▶ **WRITTEN REQUEST**: Repeat verbatim, and only, the lines of the data below, beginning at the line that contains "const yoyo = new THREE.Group();" and stopping after the line that contains "if empty is".

▶ **PROVIDED DATA**:

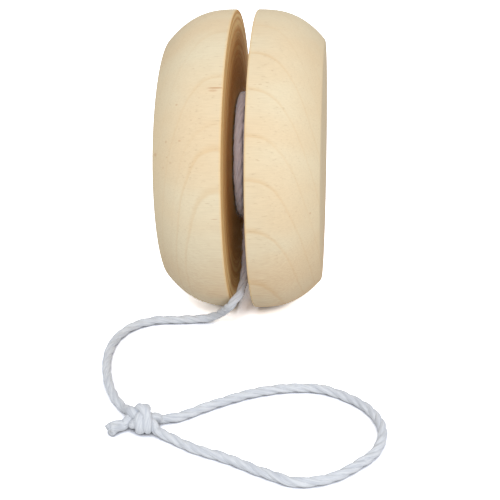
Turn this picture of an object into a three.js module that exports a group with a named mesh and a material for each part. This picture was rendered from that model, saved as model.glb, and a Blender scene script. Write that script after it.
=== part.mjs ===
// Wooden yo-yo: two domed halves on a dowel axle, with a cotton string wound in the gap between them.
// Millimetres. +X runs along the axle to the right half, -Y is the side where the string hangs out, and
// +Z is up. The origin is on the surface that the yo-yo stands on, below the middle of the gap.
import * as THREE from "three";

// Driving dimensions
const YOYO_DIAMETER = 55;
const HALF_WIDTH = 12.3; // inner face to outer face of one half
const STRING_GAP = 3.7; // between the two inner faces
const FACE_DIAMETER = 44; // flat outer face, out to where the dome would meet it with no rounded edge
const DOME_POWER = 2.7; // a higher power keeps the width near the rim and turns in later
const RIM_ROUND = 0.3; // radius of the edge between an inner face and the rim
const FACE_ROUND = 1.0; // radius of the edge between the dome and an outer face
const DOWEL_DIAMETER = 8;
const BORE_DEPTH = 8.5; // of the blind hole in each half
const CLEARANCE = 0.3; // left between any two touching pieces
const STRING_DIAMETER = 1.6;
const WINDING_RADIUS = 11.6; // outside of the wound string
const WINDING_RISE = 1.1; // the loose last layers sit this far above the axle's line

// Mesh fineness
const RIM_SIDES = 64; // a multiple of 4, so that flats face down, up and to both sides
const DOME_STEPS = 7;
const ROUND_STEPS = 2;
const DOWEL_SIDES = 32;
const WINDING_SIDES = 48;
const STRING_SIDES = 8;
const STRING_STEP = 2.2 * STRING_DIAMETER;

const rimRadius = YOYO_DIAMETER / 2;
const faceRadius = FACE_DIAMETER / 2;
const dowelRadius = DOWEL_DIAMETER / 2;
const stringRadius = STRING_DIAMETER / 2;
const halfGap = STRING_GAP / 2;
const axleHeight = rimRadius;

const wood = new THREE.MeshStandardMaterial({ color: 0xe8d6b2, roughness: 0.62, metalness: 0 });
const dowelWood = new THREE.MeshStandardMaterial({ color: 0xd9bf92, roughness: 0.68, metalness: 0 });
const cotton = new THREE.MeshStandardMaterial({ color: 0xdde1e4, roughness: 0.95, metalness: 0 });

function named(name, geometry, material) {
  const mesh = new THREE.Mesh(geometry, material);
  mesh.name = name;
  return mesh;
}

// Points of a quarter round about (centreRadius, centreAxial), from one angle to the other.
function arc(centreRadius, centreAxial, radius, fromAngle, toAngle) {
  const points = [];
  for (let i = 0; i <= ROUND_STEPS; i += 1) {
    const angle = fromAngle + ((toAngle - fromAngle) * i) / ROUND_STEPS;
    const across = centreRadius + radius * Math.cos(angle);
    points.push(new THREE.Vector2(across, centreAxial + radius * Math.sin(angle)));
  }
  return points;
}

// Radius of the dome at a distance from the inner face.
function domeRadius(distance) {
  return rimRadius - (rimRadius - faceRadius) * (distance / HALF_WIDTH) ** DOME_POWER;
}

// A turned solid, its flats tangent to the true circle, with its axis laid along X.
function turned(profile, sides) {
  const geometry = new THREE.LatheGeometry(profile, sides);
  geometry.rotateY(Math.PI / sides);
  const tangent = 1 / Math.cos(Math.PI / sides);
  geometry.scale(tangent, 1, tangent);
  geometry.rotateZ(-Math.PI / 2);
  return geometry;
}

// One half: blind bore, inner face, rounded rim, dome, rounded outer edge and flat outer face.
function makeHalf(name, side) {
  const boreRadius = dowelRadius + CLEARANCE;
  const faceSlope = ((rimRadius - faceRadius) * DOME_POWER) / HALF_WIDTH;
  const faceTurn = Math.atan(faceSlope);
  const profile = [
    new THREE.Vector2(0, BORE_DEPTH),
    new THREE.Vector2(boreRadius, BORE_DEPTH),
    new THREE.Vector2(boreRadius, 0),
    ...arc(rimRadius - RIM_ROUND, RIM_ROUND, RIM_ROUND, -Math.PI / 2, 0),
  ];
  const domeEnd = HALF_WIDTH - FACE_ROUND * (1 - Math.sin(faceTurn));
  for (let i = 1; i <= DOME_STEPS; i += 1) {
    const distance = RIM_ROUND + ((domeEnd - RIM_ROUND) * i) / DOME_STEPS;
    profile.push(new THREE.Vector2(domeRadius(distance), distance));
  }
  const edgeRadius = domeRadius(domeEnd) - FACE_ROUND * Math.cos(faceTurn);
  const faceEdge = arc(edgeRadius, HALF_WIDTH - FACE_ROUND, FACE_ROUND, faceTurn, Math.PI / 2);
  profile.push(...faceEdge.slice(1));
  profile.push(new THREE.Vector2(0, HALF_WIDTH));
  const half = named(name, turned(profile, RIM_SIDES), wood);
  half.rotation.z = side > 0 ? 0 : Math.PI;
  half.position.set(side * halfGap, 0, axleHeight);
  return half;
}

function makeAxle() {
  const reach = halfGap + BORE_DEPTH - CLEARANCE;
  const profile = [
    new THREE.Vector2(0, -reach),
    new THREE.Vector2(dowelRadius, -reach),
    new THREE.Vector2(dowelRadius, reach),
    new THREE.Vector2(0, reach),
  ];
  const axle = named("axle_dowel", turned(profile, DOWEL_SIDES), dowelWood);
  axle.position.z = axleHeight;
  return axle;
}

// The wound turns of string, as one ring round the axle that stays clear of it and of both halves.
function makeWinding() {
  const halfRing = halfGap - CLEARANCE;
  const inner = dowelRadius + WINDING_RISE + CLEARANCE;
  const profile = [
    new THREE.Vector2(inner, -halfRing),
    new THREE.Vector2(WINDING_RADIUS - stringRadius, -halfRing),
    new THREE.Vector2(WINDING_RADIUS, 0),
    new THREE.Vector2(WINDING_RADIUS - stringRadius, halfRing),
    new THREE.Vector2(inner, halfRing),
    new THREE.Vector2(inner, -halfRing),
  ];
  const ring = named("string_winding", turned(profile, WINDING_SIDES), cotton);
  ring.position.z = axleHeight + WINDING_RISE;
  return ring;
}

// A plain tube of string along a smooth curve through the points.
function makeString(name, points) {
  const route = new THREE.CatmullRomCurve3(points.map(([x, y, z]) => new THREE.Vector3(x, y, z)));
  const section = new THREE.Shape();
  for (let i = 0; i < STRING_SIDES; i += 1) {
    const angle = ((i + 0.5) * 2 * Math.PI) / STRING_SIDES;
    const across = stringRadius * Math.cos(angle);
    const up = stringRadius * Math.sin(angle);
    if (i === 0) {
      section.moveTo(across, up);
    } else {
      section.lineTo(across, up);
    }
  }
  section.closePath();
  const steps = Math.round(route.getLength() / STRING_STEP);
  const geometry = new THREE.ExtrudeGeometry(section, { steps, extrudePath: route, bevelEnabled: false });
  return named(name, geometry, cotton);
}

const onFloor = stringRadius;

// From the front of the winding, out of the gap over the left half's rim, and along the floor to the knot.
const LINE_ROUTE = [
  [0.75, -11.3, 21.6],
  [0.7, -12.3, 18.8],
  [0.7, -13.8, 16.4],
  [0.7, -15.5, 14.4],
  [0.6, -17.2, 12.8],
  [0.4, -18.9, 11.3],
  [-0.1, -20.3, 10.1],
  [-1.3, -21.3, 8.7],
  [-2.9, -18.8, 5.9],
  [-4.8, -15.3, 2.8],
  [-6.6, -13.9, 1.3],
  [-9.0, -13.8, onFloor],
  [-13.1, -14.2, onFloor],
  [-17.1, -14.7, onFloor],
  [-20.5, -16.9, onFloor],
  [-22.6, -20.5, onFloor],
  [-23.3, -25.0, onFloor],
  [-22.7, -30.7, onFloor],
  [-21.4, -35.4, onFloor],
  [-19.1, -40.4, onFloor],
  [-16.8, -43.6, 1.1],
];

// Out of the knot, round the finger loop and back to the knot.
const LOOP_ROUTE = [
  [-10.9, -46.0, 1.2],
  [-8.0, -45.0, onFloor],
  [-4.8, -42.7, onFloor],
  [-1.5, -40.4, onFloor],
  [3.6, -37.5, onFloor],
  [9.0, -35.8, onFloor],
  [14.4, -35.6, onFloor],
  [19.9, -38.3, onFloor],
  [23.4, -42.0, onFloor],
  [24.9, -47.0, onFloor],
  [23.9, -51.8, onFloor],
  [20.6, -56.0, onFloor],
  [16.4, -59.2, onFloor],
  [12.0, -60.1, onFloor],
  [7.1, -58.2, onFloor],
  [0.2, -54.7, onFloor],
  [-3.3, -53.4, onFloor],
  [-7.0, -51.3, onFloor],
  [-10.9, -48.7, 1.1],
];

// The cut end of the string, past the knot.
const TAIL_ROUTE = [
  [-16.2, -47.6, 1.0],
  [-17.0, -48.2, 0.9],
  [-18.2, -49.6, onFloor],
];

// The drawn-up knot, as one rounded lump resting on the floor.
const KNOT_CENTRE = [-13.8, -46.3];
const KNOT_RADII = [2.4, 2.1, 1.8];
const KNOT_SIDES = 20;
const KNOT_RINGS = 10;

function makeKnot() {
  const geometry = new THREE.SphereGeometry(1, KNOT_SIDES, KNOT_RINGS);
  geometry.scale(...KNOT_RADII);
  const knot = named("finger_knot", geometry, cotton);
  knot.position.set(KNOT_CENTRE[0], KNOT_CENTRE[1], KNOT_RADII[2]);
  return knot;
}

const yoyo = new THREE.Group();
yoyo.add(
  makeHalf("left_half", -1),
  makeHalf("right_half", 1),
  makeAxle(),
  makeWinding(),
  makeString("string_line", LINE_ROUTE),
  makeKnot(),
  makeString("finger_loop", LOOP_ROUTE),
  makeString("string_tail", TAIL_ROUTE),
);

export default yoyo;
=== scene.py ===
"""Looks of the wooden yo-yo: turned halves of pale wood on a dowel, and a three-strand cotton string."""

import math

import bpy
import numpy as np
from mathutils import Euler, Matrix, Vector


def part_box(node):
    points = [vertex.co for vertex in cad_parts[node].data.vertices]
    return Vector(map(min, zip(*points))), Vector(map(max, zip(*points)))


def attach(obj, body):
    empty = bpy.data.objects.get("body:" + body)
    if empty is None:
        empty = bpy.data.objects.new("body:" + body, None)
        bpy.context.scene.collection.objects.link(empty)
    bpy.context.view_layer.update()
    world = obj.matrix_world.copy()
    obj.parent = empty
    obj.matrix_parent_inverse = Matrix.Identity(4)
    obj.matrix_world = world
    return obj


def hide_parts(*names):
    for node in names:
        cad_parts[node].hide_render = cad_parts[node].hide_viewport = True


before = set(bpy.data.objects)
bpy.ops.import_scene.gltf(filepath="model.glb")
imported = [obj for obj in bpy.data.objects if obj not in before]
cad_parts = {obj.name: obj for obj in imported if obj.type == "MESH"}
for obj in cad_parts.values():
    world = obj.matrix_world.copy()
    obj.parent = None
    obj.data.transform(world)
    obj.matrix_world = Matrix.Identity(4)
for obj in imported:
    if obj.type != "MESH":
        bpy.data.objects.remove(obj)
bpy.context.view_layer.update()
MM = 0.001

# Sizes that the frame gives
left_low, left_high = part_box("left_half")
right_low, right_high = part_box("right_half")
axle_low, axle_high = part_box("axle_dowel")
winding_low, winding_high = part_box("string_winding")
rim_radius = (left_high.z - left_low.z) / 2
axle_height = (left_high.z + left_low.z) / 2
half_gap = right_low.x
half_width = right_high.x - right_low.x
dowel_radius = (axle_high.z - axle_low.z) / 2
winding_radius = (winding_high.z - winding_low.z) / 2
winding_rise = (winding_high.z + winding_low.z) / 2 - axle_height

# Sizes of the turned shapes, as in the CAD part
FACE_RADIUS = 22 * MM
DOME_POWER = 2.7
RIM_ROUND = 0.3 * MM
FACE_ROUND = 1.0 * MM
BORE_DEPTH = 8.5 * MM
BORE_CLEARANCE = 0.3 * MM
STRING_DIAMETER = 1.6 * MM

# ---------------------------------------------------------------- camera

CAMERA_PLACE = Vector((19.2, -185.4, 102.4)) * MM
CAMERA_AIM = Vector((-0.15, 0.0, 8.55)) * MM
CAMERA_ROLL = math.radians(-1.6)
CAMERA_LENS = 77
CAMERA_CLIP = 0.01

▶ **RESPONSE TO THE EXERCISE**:
const yoyo = new THREE.Group();
yoyo.add(
  makeHalf("left_half", -1),
  makeHalf("right_half", 1),
  makeAxle(),
  makeWinding(),
  makeString("string_line", LINE_ROUTE),
  makeKnot(),
  makeString("finger_loop", LOOP_ROUTE),
  makeString("string_tail", TAIL_ROUTE),
);

export default yoyo;
=== scene.py ===
"""Looks of the wooden yo-yo: turned halves of pale wood on a dowel, and a three-strand cotton string."""

import math

import bpy
import numpy as np
from mathutils import Euler, Matrix, Vector


def part_box(node):
    points = [vertex.co for vertex in cad_parts[node].data.vertices]
    return Vector(map(min, zip(*points))), Vector(map(max, zip(*points)))


def attach(obj, body):
    empty = bpy.data.objects.get("body:" + body)
    if empty is None:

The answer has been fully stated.